In May 1998, the Association was notified of a supplementary tax bill, for the equivalent of about 45 million euros. The Association stressed that the taxes claimed concerned “gifts,” by 250,000 persons over four years.

Decision of the European Court of Human Rights

After having exhausted all legal means in France, in 2005 the Association decided to appeal to the European Court of Human Rights.

In its judgment of 30 June 2011, the European Court found a violation of Article 9 (Right to Freedom of Religion), noting that the supplementary tax bill “had concerned the entirety of the manual gifts received by the Association, although they represented the main source of its funding. Its operating resources having thus been cut, it had no longer been able to guarantee to its followers the free exercise of their religion in practical terms.”

By a judgment of 5 July 2011, the Court held that France had to cancel the supplemental tax bill, and reimburse the 4,590,295 euros for the taxes unduly claimed by the tax administration that the Association of Jehovah’s Witnesses had paid under coercion, plus 55,000 euros for costs and expenses. The judgment was issued in French only.

The European Court rendered similar decisions in favor of the three other associations labeled as “cults,” and attacked by the French tax services.

Conclusion

Unfortunately, we can notice that the same strategy has been used in France and Taiwan to harass spiritual groups that disturbed States or bureaucrats for various reasons.

Unable to find any fault or crime, the States deflected their own tax regulations in order to undermine peaceful movements such as the Jehovah’s Witnesses and others in France, and Tai Ji Men in Taiwan.

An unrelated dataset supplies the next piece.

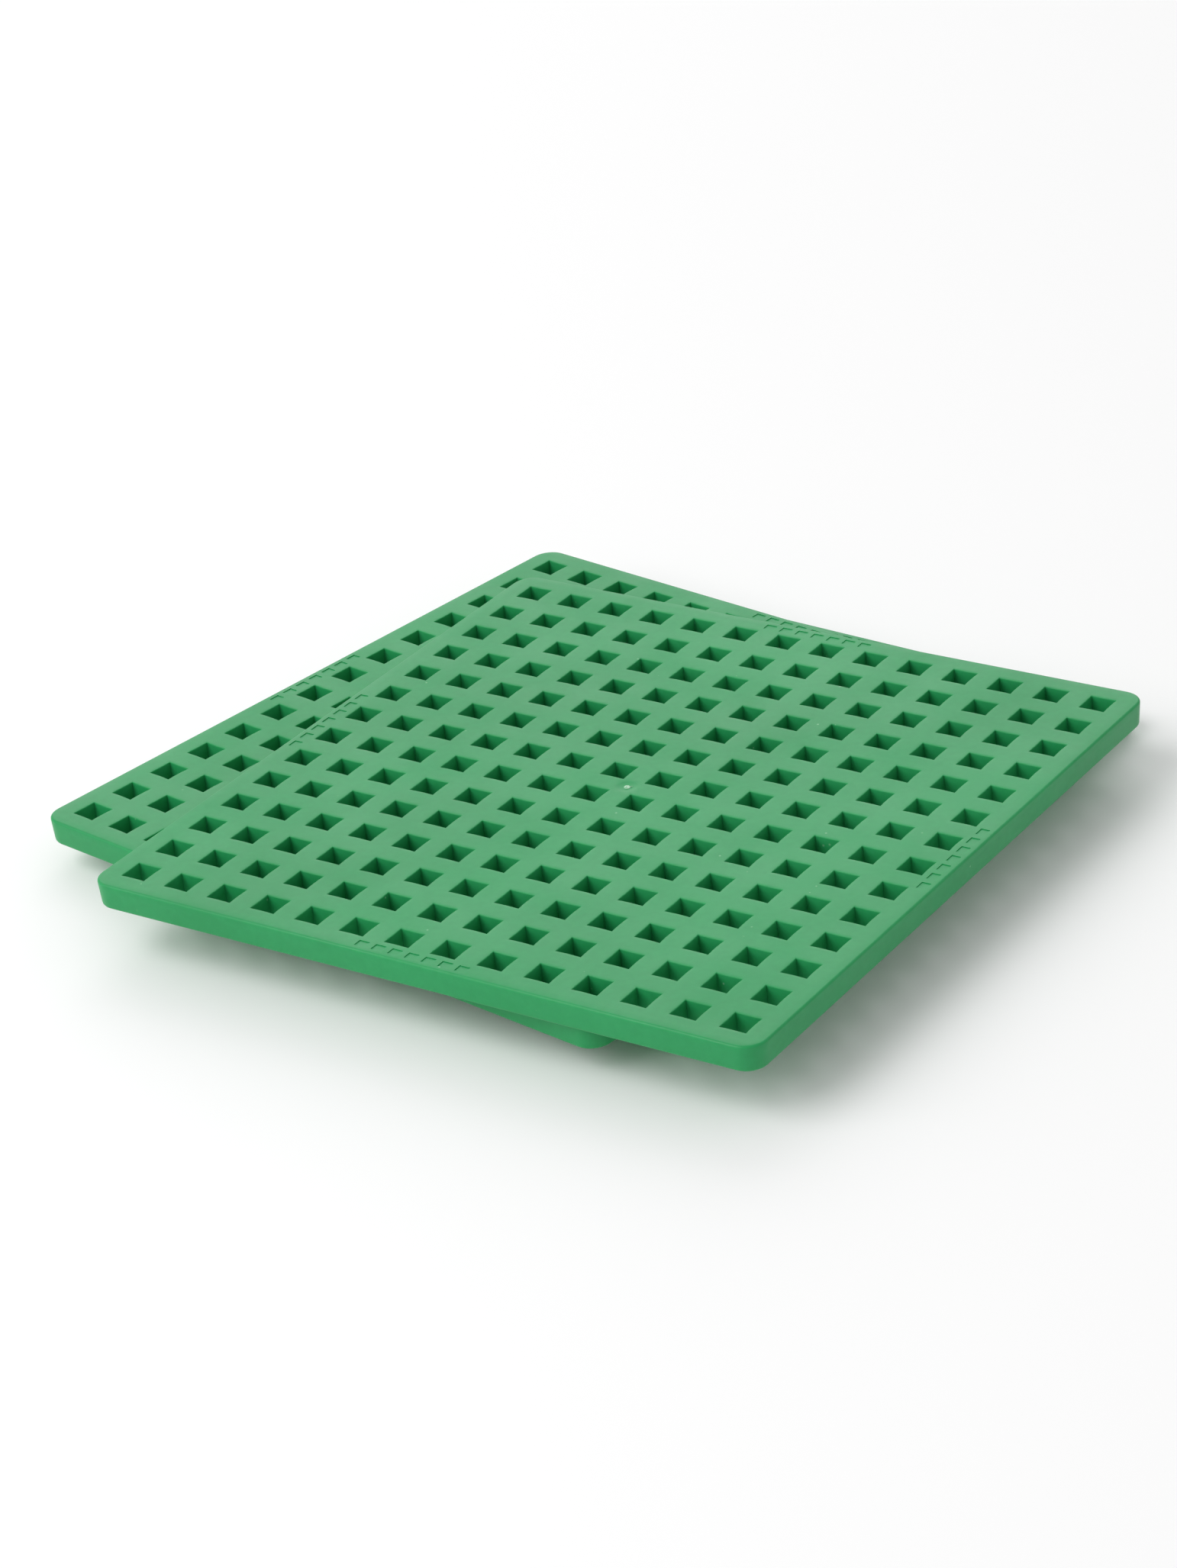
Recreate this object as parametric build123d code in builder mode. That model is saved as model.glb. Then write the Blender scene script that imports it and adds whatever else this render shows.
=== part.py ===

Another view of the Tai Ji Men protests in Taiwan.

The French cases decided by the European Court of Human Rights, however, may be a reason of hope for Tai Ji Men dizi. They show that, despite the fact that it is a long and difficult fight, it can be won.*

*A paper presented at the international webinar “Education, Conscience, and Tax Justice: Reflecting on the Tai Ji Men Tax Case in Taiwan,” January 24, 2021.